Thai Tap Water Supply
- Company type: Public
- Traded as: SET: TTW
- Industry: Resources
- Founded: Thailand (September 11, 2000)
- Headquarters: Sam Phran, Nakhon Pathom, Thailand
- Area served: Nakhon Pathom, Samut Sakorn
- Products: Tap water
- Revenue: ▼5,513 million baht (2016)
- Net income: ▼2,476 million baht (2016)
- Total assets: ▼25,765 million baht (2016)
- Total equity: ▲11,493 million baht (2016)
- Parent: CH. Karnchang Public Company Limited
- Subsidiaries: Bangpa-In Industrial Estate (BIE), Pathum Thani Water (PTW)
- Website: www.ttwplc.com

= Thai Tap Water Supply =

Thai Tap Water Supply Public Company Limited (TTW) is tap water producer and distributor in Nakhon Pathom and Samut Sakorn areas for the Provincial Waterworks Authority (PWA), to replace tap water production from the PWA's groundwater wells and to increase tap water production volume to accommodate consumers demand so as to help alleviate land subsidence problems and saltwater penetration in accordance with the governmental policy.
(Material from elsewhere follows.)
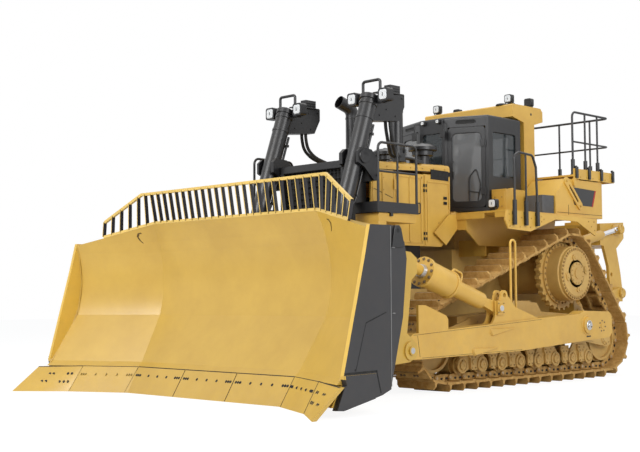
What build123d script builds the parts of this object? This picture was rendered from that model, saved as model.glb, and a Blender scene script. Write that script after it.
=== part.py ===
from build123d import *
import os
from math import atan2, cos, degrees, hypot, pi, radians, sin, sqrt, tan

# A large crawler dozer with a U-shaped blade, raised drive sprockets and a rear ripper.
# Millimetres. +Z is up, -Y is the machine's front, +X is its left-hand side.
# The origin is on the ground, in the middle of the machine's length and width.

# ---------------------------------------------------------------- driving sizes

# undercarriage
TRACK_GAUGE = 2896        # between the centre lines of the two tracks
SHOE_WIDTH = 710
SHOE_COUNT = 40
GROUSER_HEIGHT = 102
SHOE_THICKNESS = 35
LINK_HEIGHT = 100         # depth of the chain's rails
LINK_THICKNESS = 55
LINK_SPACING = 245        # between the centres of the two rails
IDLER_RADIUS = 470        # to the chain's pitch line
SPROCKET_RADIUS = 588     # to the chain's pitch line
FRONT_IDLER_Y = -1330
REAR_IDLER_Y = 3110
SPROCKET_Y = 2070
SPROCKET_Z = 1720
SPROCKET_TEETH = 27
SPROCKET_WIDTH = 90
ROLLER_COUNT = 8
ROLLER_RADIUS = 115
HUB_RADIUS = 430
HUB_LENGTH = 400
COVER_BOSS_CIRCLE = 265   # the four bosses round the middle of a final drive's cover
TRACK_FRAME_PLATE = 32

# blade
BLADE_HALF_WIDTH = 3060   # to the inner side of the end plates
BLADE_FACE_Y = -4095      # the middle section's lower edge
BLADE_BEND_X = 1660
WING_ANGLE = 25.4
MOLDBOARD_LOW_Z = 361
MOLDBOARD_TOP_Z = 2455
WING_TOP_Z = 2170
MOLDBOARD_RADIUS = 1744
MOLDBOARD_PLATE = 40
EDGE_ANGLE = 58           # the cutting edge above the ground
EDGE_THICKNESS = 60
END_PLATE_THICKNESS = 55
BRACKET_PLATE = 40
END_BIT_X = BLADE_HALF_WIDTH - 562        # where an end bit begins
END_BIT_TIP_X = BLADE_HALF_WIDTH + 119    # past the end plate
END_BIT_TIP_Y = -5270
GUARD_HEIGHT = 454        # spill guard above the moldboard, in the middle
LOWER_BOX = (361, 1180, 760)    # low_z, high_z, depth behind the lower edge
UPPER_BOX_DROP = 75       # below the moldboard's top
UPPER_BOX_HEIGHT = 530
UPPER_BOX = (MOLDBOARD_TOP_Z - UPPER_BOX_DROP - UPPER_BOX_HEIGHT, MOLDBOARD_TOP_Z - UPPER_BOX_DROP, 700)
RIB_XS = (-1350, -450, 0, 450, 1350)
RIB_THICKNESS = 36

# push arms
TRUNNION_Y = 1820
TRUNNION_Z = 890
ARM_X = 2050
ARM_WIDTH = 200
ARM_PIN_Y = -2500
ARM_PIN_Z = 642
BRACE_PIN_Y = -450
BRACE_PIN_Z = 1180
BRACE_BALL_Y = -2270
BRACE_BALL_Z = 1756
BRACE_EYE_HALF = 45
BRACE_FORK_LENGTH = 380   # from the pin to where the round tube begins
LIFT_EYE_HALF = 55
ARM_PIN_BOSS = 125        # radius of the boss round the blade's pin
ARM_HOOP_TOP_Z = 2190

# blade lift cylinders
LIFT_X = 900
LIFT_PIVOT_Y = -2175
LIFT_PIVOT_Z = 3354
LIFT_EYE_Y = -3022
LIFT_EYE_Z = 896
LIFT_BARREL_RADIUS = 125
LIFT_BARREL_ABOVE = 969   # barrel's head above its trunnion
LIFT_BARREL_BELOW = 1250
LIFT_ROD_RADIUS = 55
LIFT_ROD_LENGTH = 2120
HEAD_HOOP_HEIGHT = 240    # guard hoop above a cylinder's head
HEAD_HOOP_WIDTH = 340
HEAD_LAMP_X = 310         # lamps either side of a cylinder's head
HEAD_LAMP_SIZE = 190
HOSE_BOX_WIDTH = 180

# main body
FRAME_HALF_WIDTH = 470
GROUND_CLEARANCE = 675
FRAME_TOP_Z = 1480
FRAME_REAR_Y = 3250
HOOD_HALF_WIDTH = 800
HOOD_REAR_Y = 80
HOOD_FRONT_Z = 3350
HOOD_REAR_Z = 3420
PANEL_THICKNESS = 30
SIDE_LOW_Z = 2130
SIDE_DOOR_FRONT_Y = -1240
SIDE_DOOR_REAR_Y = -560
GUARD_FRONT_Y = -2180
GUARD_REAR_Y = -1740
GUARD_LOW_Z = 1000
CASE_FRONT_Y = 520        # the transmission case rises behind the engine
CASE_TOP_Z = 2120
PEDESTAL_HALF_WIDTH = 430 # under the cab
PEDESTAL_FRONT_Y = 640
PEDESTAL_REAR_Y = 1750
ENGINE_FRONT_Y = -1640
ENGINE_REAR_Y = -220
ENGINE_TOP_Z = 2850
GUARD_HALF_WIDTH = 700
STACK_X = 471
STACK_Y = -806
STACK_TOP_Z = 4554
STACK_RADIUS = 105
STACK_FOOT_Z = 3425
INTAKE_X = 400
INTAKE_Y = -100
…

Pathum Thani Water Co., Ltd. (PTW), the company's subsidiary, is engaged in the same business in Pathum Thani Province.

==History==
Thai Tap Water Supply was founded on 11 September 2000 with an initial registered capital of 100,000 baht. At the present the company has the registered capital of 3.99 billion baht.

On 22 May 2008, TTW was listed on the Stock Exchange of Thailand.